** START **
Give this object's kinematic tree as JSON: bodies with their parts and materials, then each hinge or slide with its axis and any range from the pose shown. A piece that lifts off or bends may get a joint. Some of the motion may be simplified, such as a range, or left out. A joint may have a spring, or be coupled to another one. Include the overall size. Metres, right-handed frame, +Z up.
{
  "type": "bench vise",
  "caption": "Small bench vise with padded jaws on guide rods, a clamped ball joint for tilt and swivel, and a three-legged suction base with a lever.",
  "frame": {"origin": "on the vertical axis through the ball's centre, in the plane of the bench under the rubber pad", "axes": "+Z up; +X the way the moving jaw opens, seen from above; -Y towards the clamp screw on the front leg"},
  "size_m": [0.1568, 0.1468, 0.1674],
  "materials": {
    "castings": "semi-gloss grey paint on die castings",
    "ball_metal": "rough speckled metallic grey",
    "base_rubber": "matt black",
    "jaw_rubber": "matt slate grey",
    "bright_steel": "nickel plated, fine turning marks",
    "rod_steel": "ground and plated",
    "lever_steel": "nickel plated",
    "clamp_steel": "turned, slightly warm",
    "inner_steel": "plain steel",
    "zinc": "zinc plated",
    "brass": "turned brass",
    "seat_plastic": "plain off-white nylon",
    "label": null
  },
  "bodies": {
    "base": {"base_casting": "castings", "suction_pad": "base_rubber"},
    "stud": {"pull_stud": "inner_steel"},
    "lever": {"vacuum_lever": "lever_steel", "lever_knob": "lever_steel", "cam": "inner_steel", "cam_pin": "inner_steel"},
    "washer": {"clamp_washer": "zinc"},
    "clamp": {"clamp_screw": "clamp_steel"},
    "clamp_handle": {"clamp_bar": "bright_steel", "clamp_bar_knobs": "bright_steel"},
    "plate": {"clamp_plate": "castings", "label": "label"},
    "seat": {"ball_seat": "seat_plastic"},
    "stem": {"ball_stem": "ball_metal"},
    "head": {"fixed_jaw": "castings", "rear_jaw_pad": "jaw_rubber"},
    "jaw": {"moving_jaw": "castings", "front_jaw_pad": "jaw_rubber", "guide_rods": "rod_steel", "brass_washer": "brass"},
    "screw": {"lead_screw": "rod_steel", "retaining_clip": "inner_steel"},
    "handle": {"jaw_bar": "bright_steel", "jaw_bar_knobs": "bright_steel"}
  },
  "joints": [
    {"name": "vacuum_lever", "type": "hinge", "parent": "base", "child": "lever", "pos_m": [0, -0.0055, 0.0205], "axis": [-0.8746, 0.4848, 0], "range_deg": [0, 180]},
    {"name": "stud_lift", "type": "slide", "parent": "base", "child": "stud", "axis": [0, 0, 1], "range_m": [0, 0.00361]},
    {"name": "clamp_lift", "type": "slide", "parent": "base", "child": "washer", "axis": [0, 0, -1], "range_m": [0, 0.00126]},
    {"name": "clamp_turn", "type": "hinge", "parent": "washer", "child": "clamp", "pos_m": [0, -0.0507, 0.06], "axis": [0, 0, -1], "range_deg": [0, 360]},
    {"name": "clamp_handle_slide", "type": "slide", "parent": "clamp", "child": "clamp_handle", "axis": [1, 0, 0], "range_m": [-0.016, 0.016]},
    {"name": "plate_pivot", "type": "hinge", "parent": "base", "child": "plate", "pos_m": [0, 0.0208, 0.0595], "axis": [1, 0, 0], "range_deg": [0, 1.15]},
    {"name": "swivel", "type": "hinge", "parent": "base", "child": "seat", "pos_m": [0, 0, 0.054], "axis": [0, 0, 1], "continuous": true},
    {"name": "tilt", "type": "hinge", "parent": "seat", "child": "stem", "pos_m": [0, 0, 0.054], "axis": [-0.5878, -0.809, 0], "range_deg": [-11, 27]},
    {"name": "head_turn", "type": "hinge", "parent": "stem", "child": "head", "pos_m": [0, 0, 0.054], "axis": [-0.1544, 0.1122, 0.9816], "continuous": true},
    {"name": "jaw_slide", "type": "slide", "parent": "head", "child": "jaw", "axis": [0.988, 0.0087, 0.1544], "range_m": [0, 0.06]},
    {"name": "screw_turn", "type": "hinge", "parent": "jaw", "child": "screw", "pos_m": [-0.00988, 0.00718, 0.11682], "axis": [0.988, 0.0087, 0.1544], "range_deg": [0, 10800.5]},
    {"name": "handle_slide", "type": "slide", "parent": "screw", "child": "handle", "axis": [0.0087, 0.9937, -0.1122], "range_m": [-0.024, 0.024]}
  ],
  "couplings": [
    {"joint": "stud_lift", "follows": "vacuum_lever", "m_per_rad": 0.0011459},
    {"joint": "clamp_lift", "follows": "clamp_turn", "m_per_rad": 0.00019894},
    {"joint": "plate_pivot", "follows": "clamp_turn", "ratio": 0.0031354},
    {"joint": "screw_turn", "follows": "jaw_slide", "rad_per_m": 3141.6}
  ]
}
** END **
** START **
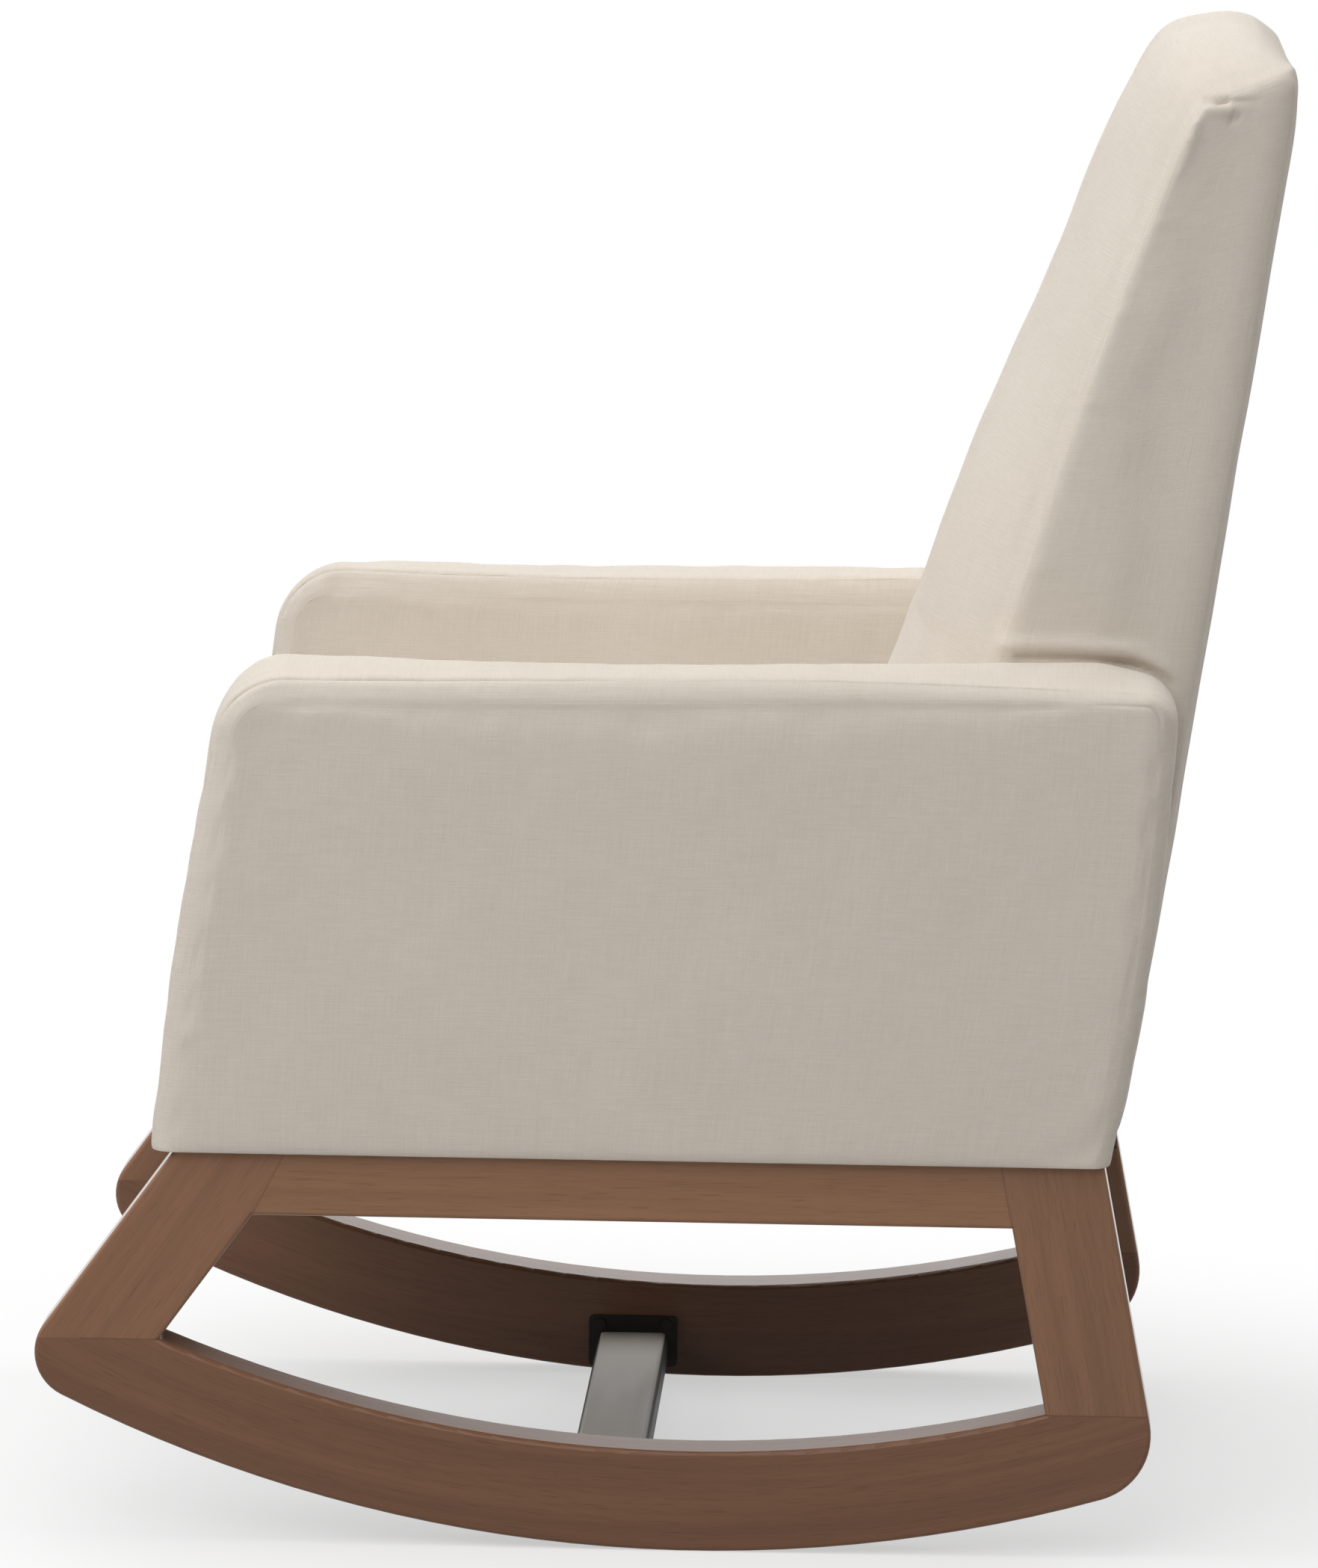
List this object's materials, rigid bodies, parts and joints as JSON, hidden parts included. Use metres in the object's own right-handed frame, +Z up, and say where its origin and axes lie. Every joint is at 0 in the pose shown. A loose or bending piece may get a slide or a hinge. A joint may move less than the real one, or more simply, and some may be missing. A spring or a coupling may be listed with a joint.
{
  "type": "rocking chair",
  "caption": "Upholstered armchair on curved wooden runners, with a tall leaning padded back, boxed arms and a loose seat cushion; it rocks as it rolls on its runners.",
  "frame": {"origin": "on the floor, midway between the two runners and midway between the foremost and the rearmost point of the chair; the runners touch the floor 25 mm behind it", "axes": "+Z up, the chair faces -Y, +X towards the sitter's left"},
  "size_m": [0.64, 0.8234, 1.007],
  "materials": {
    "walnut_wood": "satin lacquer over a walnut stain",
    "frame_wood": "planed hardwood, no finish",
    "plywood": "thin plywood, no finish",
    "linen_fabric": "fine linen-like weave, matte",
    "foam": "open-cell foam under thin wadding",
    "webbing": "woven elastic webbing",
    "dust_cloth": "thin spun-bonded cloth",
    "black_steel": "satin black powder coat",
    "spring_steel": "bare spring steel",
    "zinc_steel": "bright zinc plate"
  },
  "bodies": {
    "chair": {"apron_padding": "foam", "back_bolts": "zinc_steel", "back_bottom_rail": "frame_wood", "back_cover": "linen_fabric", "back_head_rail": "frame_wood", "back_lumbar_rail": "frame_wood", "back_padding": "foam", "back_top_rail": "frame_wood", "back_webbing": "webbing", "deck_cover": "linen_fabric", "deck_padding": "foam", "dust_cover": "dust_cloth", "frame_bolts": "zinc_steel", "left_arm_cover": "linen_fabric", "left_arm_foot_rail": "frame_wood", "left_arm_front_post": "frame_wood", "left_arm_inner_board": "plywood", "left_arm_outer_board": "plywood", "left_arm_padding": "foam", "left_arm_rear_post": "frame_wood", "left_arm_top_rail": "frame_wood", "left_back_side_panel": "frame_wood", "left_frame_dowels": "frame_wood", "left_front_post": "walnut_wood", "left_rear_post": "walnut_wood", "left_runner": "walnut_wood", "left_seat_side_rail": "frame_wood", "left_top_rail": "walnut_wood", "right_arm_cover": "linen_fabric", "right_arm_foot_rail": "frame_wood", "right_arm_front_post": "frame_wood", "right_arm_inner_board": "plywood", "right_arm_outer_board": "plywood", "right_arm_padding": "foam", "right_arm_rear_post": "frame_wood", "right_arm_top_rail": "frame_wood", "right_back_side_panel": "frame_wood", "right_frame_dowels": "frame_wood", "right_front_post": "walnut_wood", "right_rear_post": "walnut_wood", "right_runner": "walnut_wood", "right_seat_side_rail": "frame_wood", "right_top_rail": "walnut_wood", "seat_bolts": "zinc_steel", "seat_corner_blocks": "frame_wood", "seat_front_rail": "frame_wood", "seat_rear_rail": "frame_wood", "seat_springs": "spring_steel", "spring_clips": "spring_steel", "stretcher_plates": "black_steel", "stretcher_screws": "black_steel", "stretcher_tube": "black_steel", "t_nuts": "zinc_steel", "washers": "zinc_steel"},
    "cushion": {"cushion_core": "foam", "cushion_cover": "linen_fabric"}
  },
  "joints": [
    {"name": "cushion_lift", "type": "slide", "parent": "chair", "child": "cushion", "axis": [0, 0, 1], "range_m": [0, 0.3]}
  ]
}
** END **
■ Stated exercise ■
Scan the lines above for "from", then copy every one that has it.

■ Written solution ■
Give this object's kinematic tree as JSON: bodies with their parts and materials, then each hinge or slide with its axis and any range from the pose shown. A piece that lifts off or bends may get a joint. Some of the motion may be simplified, such as a range, or left out. A joint may have a spring, or be coupled to another one. Include the overall size. Metres, right-handed frame, +Z up.
  "frame": {"origin": "on the vertical axis through the ball's centre, in the plane of the bench under the rubber pad", "axes": "+Z up; +X the way the moving jaw opens, seen from above; -Y towards the clamp screw on the front leg"},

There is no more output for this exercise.